At first glance this seems to work. I extract params.json, progress.json, data_info.json and the winning model directory as named in the best_model
value in params.json into a separate directory, then use mlflow.log_artifact
to include this with the serialized model. I can then pull in that model using the regular mlflow tools in a separate service.
What might be a nice improvement on this is, aside from having an API in mljar that roughly does what I just described, is to also produce a pip requirements file that only has the libraries required to run the winning model. You'd need to support mljar installs that don't automatically pull in all libraries too of course. That would allow keeping the production install size/timing a bit more lean. The full mljar install comes with a lot of unnecessary stuff for a production environment running a single winning model.
In that context - how would you load an ensemble in another machine? Thanks.
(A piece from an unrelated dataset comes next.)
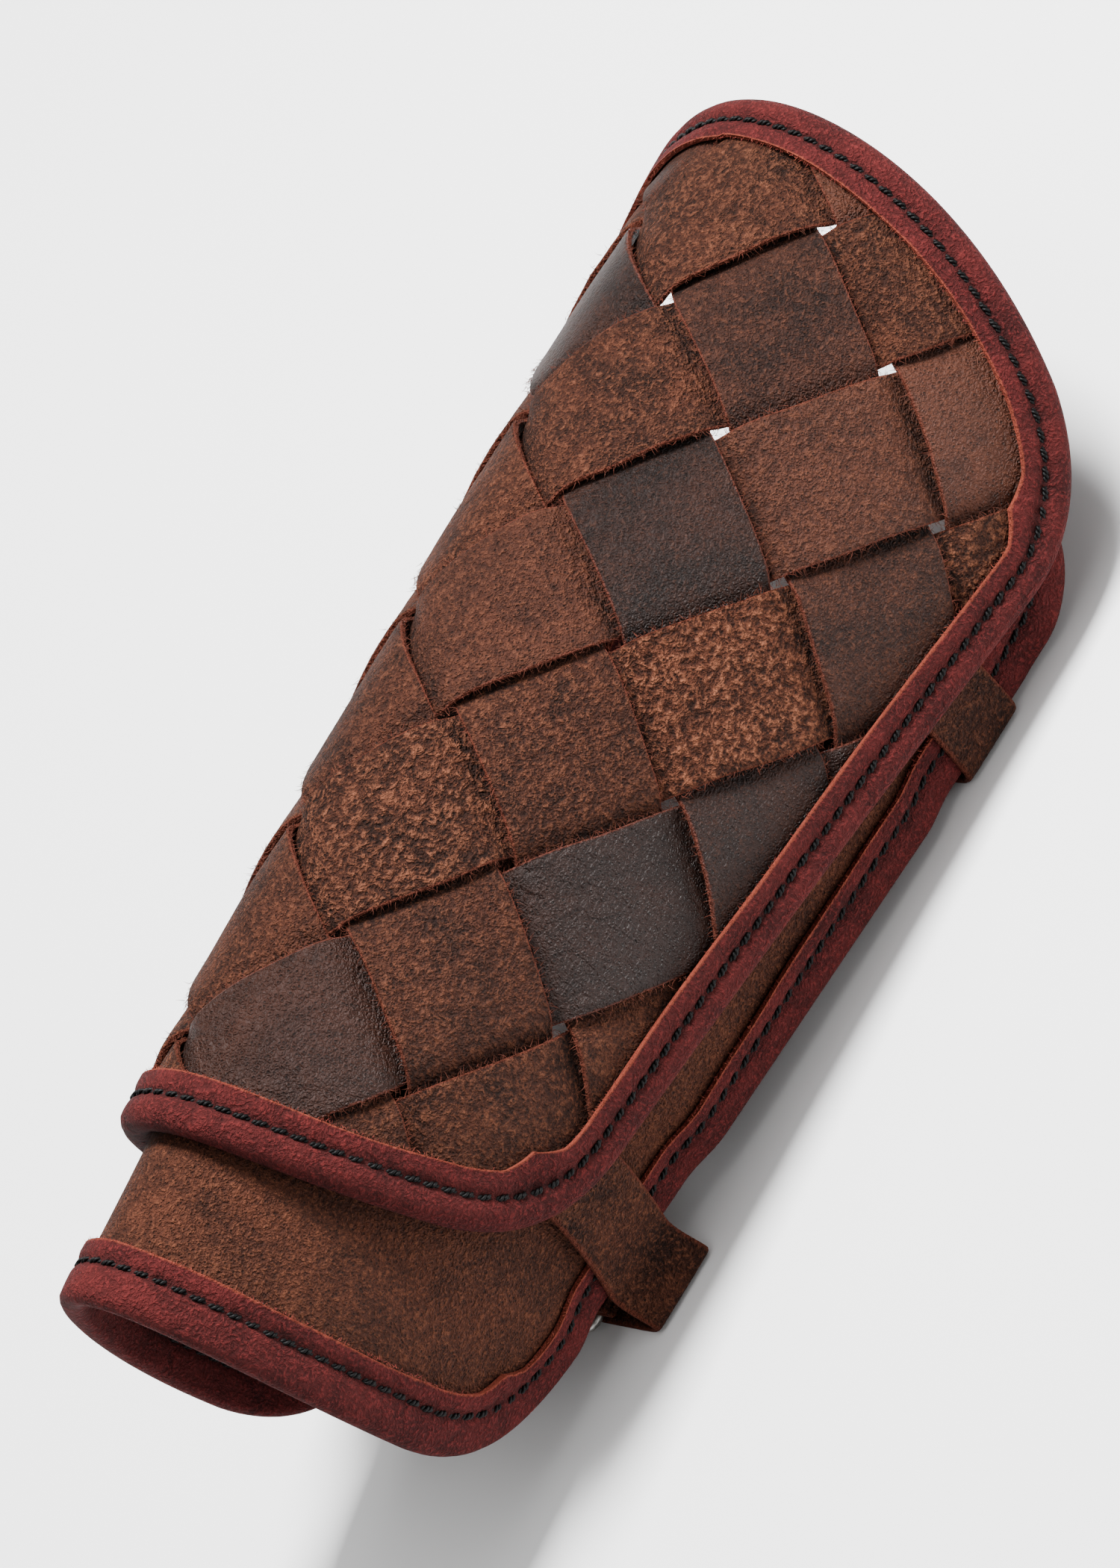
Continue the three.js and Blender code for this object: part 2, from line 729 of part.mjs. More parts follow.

@totalhack I'm running into the same scenario and trying to figure out if I should do something like you or use MLJAR as a "heuristic" to identify best model and then re-train using a more mainstream package - though option 2 becomes problematic with ensemble models. Could you share code of how you did the following? _"At first glance this seems to work. I extract params.json, progress.json, data_info.json and the winning model directory as named in the best_model value in params.json into a separate directory, then use mlflow.logartifact to include this with the serialized model. I can then pull in that model using the regular mlflow tools in a separate service."
Make model ready for production like usage (single compact file).
It can be something simple like filtering only needed files (serialized sub models), zip it. Load model by unzipping submodels in memory etc.